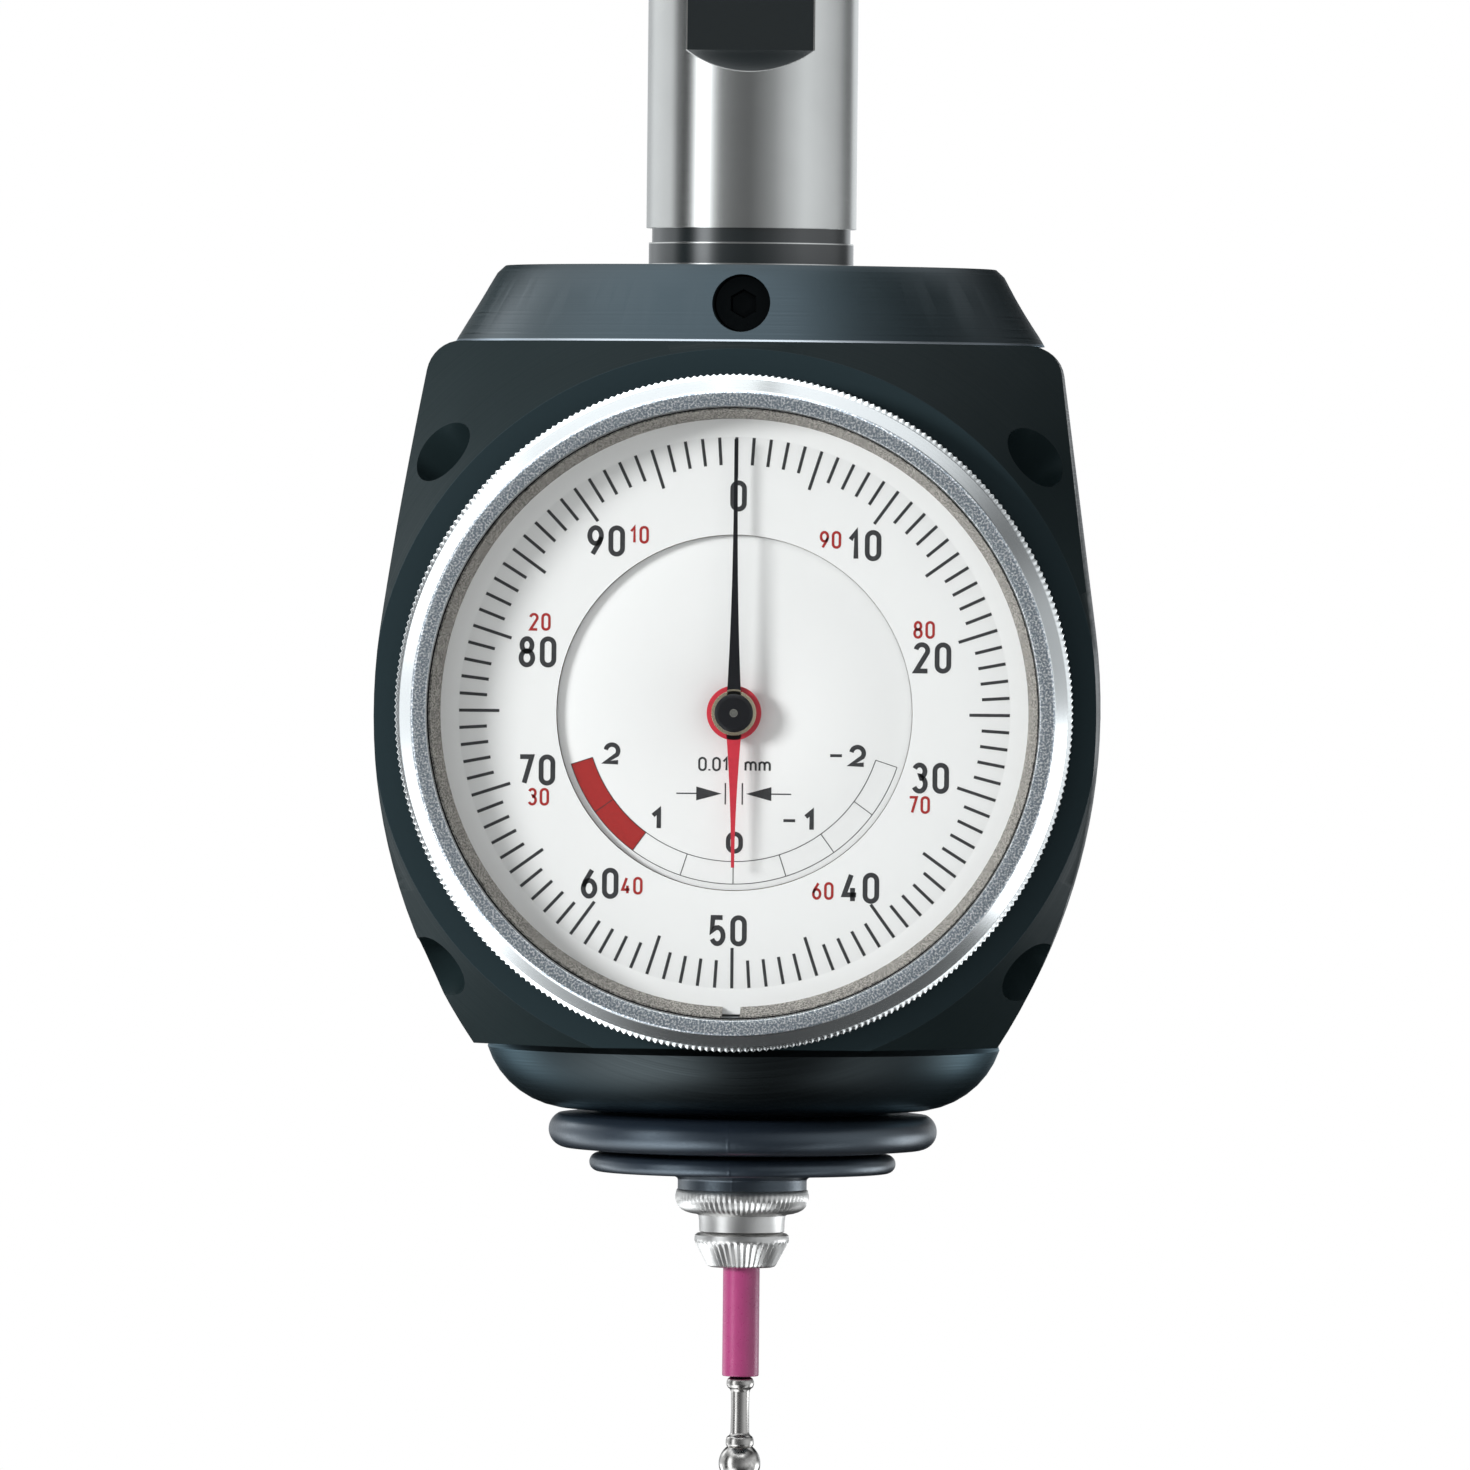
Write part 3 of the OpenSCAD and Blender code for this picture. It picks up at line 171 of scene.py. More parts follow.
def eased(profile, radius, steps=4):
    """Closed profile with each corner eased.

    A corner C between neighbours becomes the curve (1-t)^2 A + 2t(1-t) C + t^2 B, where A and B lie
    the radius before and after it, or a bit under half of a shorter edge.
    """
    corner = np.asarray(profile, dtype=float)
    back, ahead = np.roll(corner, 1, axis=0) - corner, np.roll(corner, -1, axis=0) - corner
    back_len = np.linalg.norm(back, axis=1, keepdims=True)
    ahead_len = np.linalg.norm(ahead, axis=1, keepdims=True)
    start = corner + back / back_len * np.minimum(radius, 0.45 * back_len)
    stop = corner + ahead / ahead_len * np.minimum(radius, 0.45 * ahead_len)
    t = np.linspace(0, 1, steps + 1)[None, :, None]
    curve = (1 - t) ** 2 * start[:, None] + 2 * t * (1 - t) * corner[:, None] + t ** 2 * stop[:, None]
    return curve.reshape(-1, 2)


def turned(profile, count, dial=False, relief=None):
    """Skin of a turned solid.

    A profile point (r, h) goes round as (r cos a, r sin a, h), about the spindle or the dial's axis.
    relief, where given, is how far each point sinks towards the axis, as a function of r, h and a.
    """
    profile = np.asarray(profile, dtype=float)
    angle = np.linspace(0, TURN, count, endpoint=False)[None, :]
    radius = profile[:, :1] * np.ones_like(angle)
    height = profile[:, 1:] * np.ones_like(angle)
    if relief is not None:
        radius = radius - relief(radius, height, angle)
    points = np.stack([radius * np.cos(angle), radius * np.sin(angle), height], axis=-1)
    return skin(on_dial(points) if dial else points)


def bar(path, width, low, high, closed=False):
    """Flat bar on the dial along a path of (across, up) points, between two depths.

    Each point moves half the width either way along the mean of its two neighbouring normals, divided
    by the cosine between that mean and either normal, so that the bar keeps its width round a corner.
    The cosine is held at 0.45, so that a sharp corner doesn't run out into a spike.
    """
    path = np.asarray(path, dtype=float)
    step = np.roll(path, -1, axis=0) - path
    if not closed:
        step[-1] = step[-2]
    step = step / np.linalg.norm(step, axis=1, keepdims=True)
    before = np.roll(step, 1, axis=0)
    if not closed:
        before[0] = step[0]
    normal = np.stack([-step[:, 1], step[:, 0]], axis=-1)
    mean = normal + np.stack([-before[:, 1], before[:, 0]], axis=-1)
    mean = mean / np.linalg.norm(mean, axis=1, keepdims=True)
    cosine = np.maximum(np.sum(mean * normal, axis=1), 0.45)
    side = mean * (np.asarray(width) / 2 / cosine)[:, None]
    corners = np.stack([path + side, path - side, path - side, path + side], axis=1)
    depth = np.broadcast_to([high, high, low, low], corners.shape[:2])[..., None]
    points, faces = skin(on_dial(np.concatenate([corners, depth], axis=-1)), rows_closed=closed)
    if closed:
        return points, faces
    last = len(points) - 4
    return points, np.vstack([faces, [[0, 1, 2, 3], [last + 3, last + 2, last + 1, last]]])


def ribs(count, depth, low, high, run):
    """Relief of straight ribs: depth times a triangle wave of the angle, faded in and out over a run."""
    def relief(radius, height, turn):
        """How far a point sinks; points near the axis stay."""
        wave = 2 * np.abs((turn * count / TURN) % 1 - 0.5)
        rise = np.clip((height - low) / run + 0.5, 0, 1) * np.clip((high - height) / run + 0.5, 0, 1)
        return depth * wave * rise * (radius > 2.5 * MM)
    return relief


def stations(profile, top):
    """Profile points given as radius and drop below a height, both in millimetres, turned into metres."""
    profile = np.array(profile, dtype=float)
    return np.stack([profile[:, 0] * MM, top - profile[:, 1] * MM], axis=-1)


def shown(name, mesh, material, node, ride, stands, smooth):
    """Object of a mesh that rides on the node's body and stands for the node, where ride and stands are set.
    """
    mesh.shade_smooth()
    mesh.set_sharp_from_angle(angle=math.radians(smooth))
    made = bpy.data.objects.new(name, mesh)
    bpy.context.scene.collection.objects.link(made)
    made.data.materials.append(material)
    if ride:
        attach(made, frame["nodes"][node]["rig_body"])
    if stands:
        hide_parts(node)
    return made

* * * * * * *

* [Aim of the task] Return the whole listing exactly, with every line included.

* [Output below]
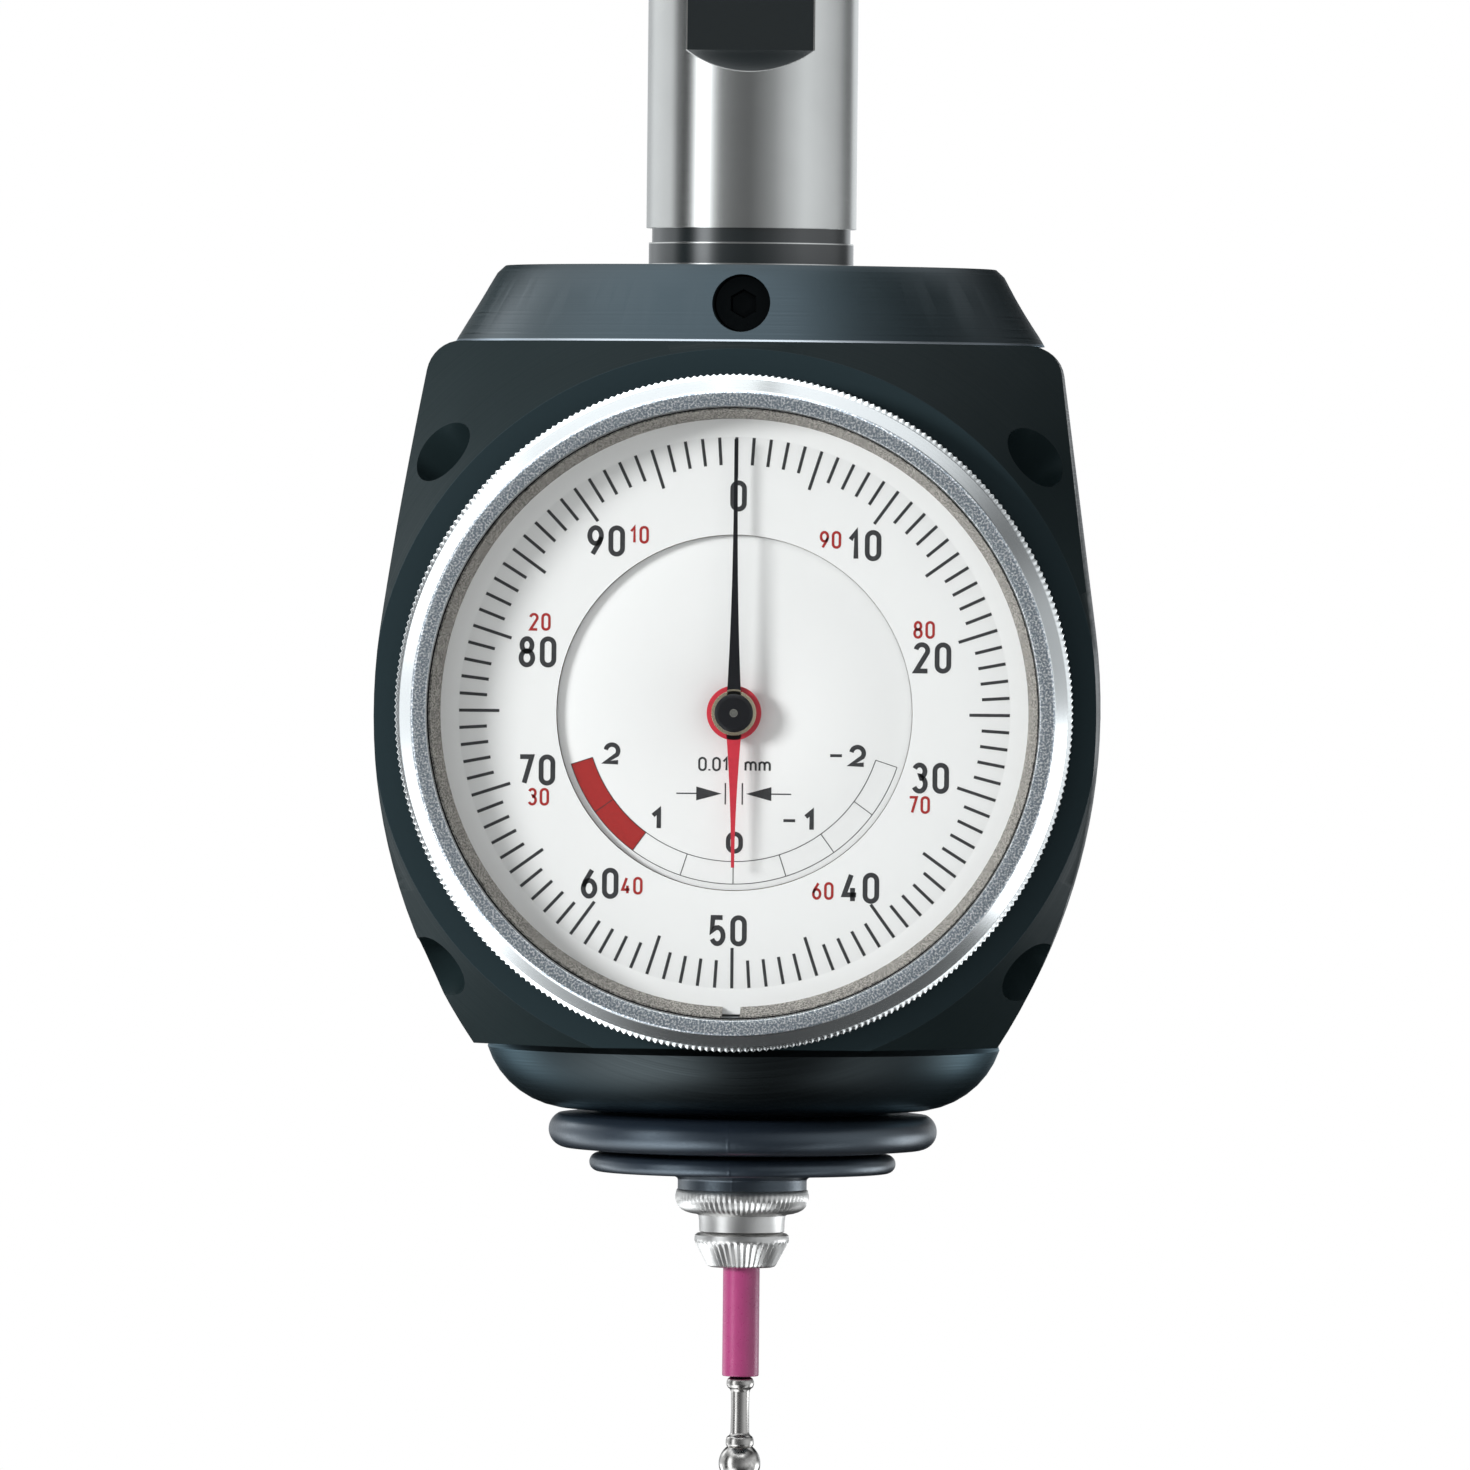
Write part 3 of the OpenSCAD and Blender code for this picture. It picks up at line 171 of scene.py. More parts follow.
def eased(profile, radius, steps=4):
    """Closed profile with each corner eased.

    A corner C between neighbours becomes the curve (1-t)^2 A + 2t(1-t) C + t^2 B, where A and B lie
    the radius before and after it, or a bit under half of a shorter edge.
    """
    corner = np.asarray(profile, dtype=float)
    back, ahead = np.roll(corner, 1, axis=0) - corner, np.roll(corner, -1, axis=0) - corner
    back_len = np.linalg.norm(back, axis=1, keepdims=True)
    ahead_len = np.linalg.norm(ahead, axis=1, keepdims=True)
    start = corner + back / back_len * np.minimum(radius, 0.45 * back_len)
    stop = corner + ahead / ahead_len * np.minimum(radius, 0.45 * ahead_len)
    t = np.linspace(0, 1, steps + 1)[None, :, None]
    curve = (1 - t) ** 2 * start[:, None] + 2 * t * (1 - t) * corner[:, None] + t ** 2 * stop[:, None]
    return curve.reshape(-1, 2)


def turned(profile, count, dial=False, relief=None):
    """Skin of a turned solid.

    A profile point (r, h) goes round as (r cos a, r sin a, h), about the spindle or the dial's axis.
    relief, where given, is how far each point sinks towards the axis, as a function of r, h and a.
    """
    profile = np.asarray(profile, dtype=float)
    angle = np.linspace(0, TURN, count, endpoint=False)[None, :]
    radius = profile[:, :1] * np.ones_like(angle)
    height = profile[:, 1:] * np.ones_like(angle)
    if relief is not None:
        radius = radius - relief(radius, height, angle)
    points = np.stack([radius * np.cos(angle), radius * np.sin(angle), height], axis=-1)
    return skin(on_dial(points) if dial else points)


def bar(path, width, low, high, closed=False):
    """Flat bar on the dial along a path of (across, up) points, between two depths.

    Each point moves half the width either way along the mean of its two neighbouring normals, divided
    by the cosine between that mean and either normal, so that the bar keeps its width round a corner.
    The cosine is held at 0.45, so that a sharp corner doesn't run out into a spike.
    """
    path = np.asarray(path, dtype=float)
    step = np.roll(path, -1, axis=0) - path
    if not closed:
        step[-1] = step[-2]
    step = step / np.linalg.norm(step, axis=1, keepdims=True)
    before = np.roll(step, 1, axis=0)
    if not closed:
        before[0] = step[0]
    normal = np.stack([-step[:, 1], step[:, 0]], axis=-1)
    mean = normal + np.stack([-before[:, 1], before[:, 0]], axis=-1)
    mean = mean / np.linalg.norm(mean, axis=1, keepdims=True)
    cosine = np.maximum(np.sum(mean * normal, axis=1), 0.45)
    side = mean * (np.asarray(width) / 2 / cosine)[:, None]
    corners = np.stack([path + side, path - side, path - side, path + side], axis=1)
    depth = np.broadcast_to([high, high, low, low], corners.shape[:2])[..., None]
    points, faces = skin(on_dial(np.concatenate([corners, depth], axis=-1)), rows_closed=closed)
    if closed:
        return points, faces
    last = len(points) - 4
    return points, np.vstack([faces, [[0, 1, 2, 3], [last + 3, last + 2, last + 1, last]]])


def ribs(count, depth, low, high, run):
    """Relief of straight ribs: depth times a triangle wave of the angle, faded in and out over a run."""
    def relief(radius, height, turn):
        """How far a point sinks; points near the axis stay."""
        wave = 2 * np.abs((turn * count / TURN) % 1 - 0.5)
        rise = np.clip((height - low) / run + 0.5, 0, 1) * np.clip((high - height) / run + 0.5, 0, 1)
        return depth * wave * rise * (radius > 2.5 * MM)
    return relief


def stations(profile, top):
    """Profile points given as radius and drop below a height, both in millimetres, turned into metres."""
    profile = np.array(profile, dtype=float)
    return np.stack([profile[:, 0] * MM, top - profile[:, 1] * MM], axis=-1)


def shown(name, mesh, material, node, ride, stands, smooth):
    """Object of a mesh that rides on the node's body and stands for the node, where ride and stands are set.
    """
    mesh.shade_smooth()
    mesh.set_sharp_from_angle(angle=math.radians(smooth))
    made = bpy.data.objects.new(name, mesh)
    bpy.context.scene.collection.objects.link(made)
    made.data.materials.append(material)
    if ride:
        attach(made, frame["nodes"][node]["rig_body"])
    if stands:
        hide_parts(node)
    return made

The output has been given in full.